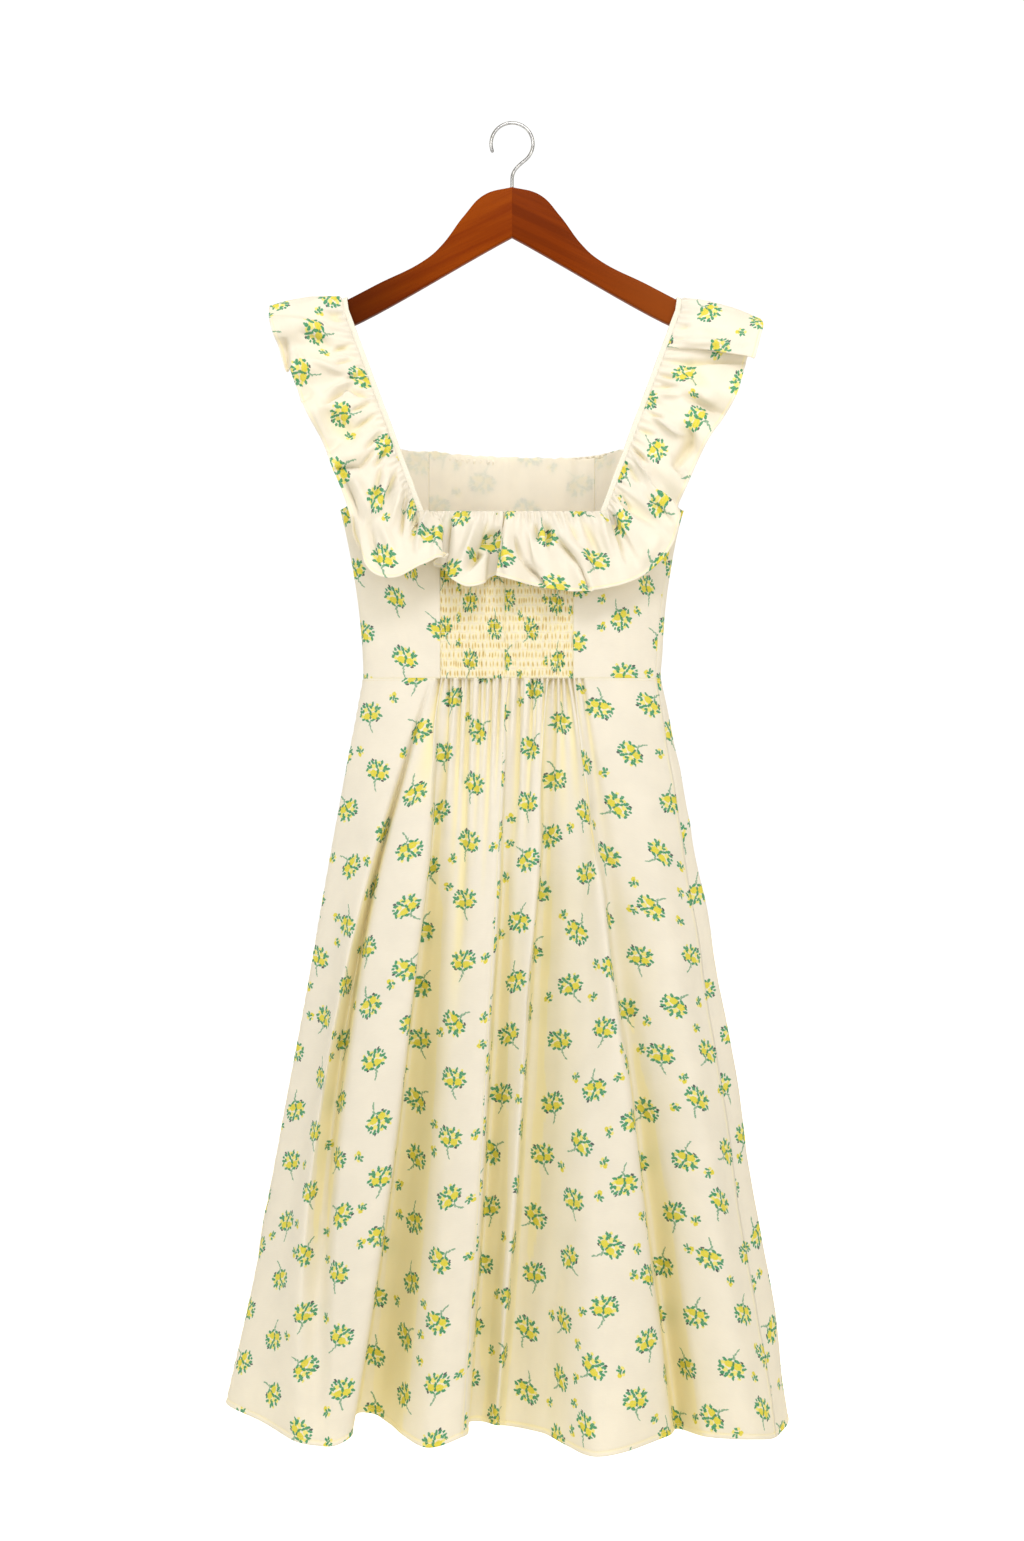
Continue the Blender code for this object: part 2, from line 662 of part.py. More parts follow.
def fold_line(waist_x, middle_x, hem_x, middle_y, hem_y, hem_z, side):
    """A fold from waist to hem: a parabola through its three places."""
    waist_y = side * body_depth(waist_x, WAIST_Z)
    drops = np.array(SKIRT_ROWS)
    at_waist = 2 * (drops - 0.5) * (drops - 1)
    at_middle = 4 * drops * (1 - drops)
    at_hem = 2 * drops * (drops - 0.5)
    x = at_waist * waist_x + at_middle * middle_x + at_hem * hem_x
    y = at_waist * waist_y + at_middle * middle_y + at_hem * hem_y
    z = between(WAIST_Z - SEAM_GAP / 2, hem_z, drops)
    return np.stack([x, y, z], axis=1)


def gathers_in(first, second, side):
    """How many gathers lie between two fold lines at the waist."""
    low, high = BACK_GATHERS if side == NEAR else FRONT_GATHERS
    left, right = sorted((first[1], second[1]))
    if left < low or right > high or right - left < LEAST_GATHER:
        return 0
    return max(1, round((right - left) / GATHER_PITCH))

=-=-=

_TASK REQUIREMENTS_. Write out all the lines again, exactly as they are.

_SOLUTION TO THE EXERCISE_.
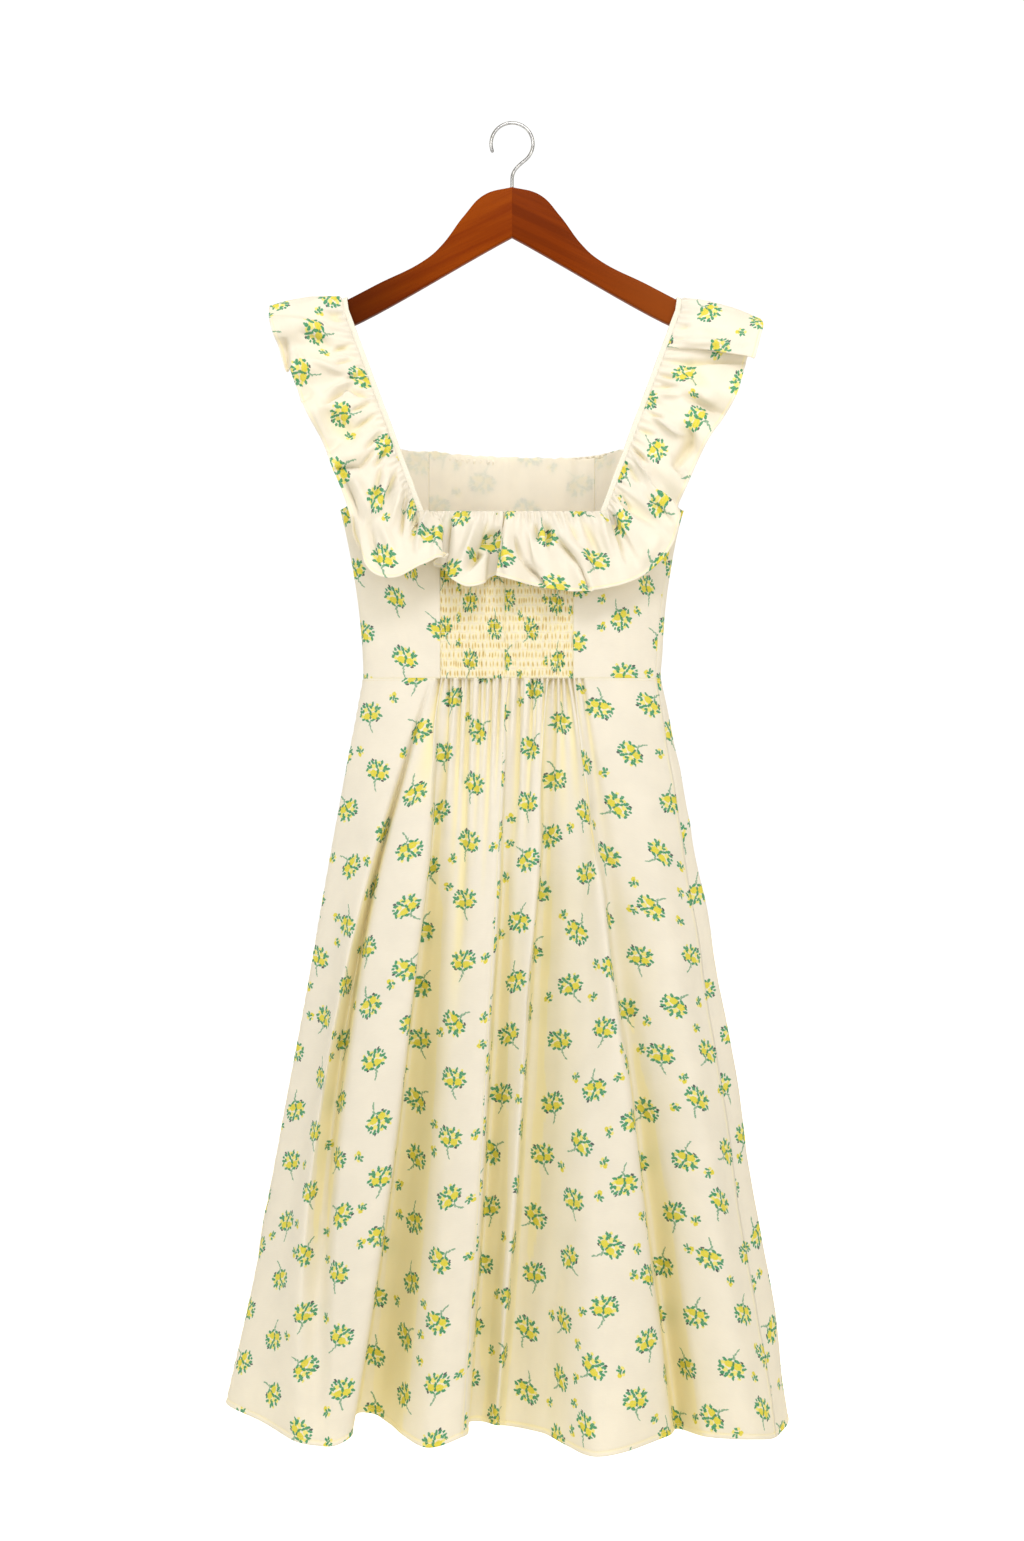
Continue the Blender code for this object: part 2, from line 662 of part.py. More parts follow.
def fold_line(waist_x, middle_x, hem_x, middle_y, hem_y, hem_z, side):
    """A fold from waist to hem: a parabola through its three places."""
    waist_y = side * body_depth(waist_x, WAIST_Z)
    drops = np.array(SKIRT_ROWS)
    at_waist = 2 * (drops - 0.5) * (drops - 1)
    at_middle = 4 * drops * (1 - drops)
    at_hem = 2 * drops * (drops - 0.5)
    x = at_waist * waist_x + at_middle * middle_x + at_hem * hem_x
    y = at_waist * waist_y + at_middle * middle_y + at_hem * hem_y
    z = between(WAIST_Z - SEAM_GAP / 2, hem_z, drops)
    return np.stack([x, y, z], axis=1)


def gathers_in(first, second, side):
    """How many gathers lie between two fold lines at the waist."""
    low, high = BACK_GATHERS if side == NEAR else FRONT_GATHERS
    left, right = sorted((first[1], second[1]))
    if left < low or right > high or right - left < LEAST_GATHER:
        return 0
    return max(1, round((right - left) / GATHER_PITCH))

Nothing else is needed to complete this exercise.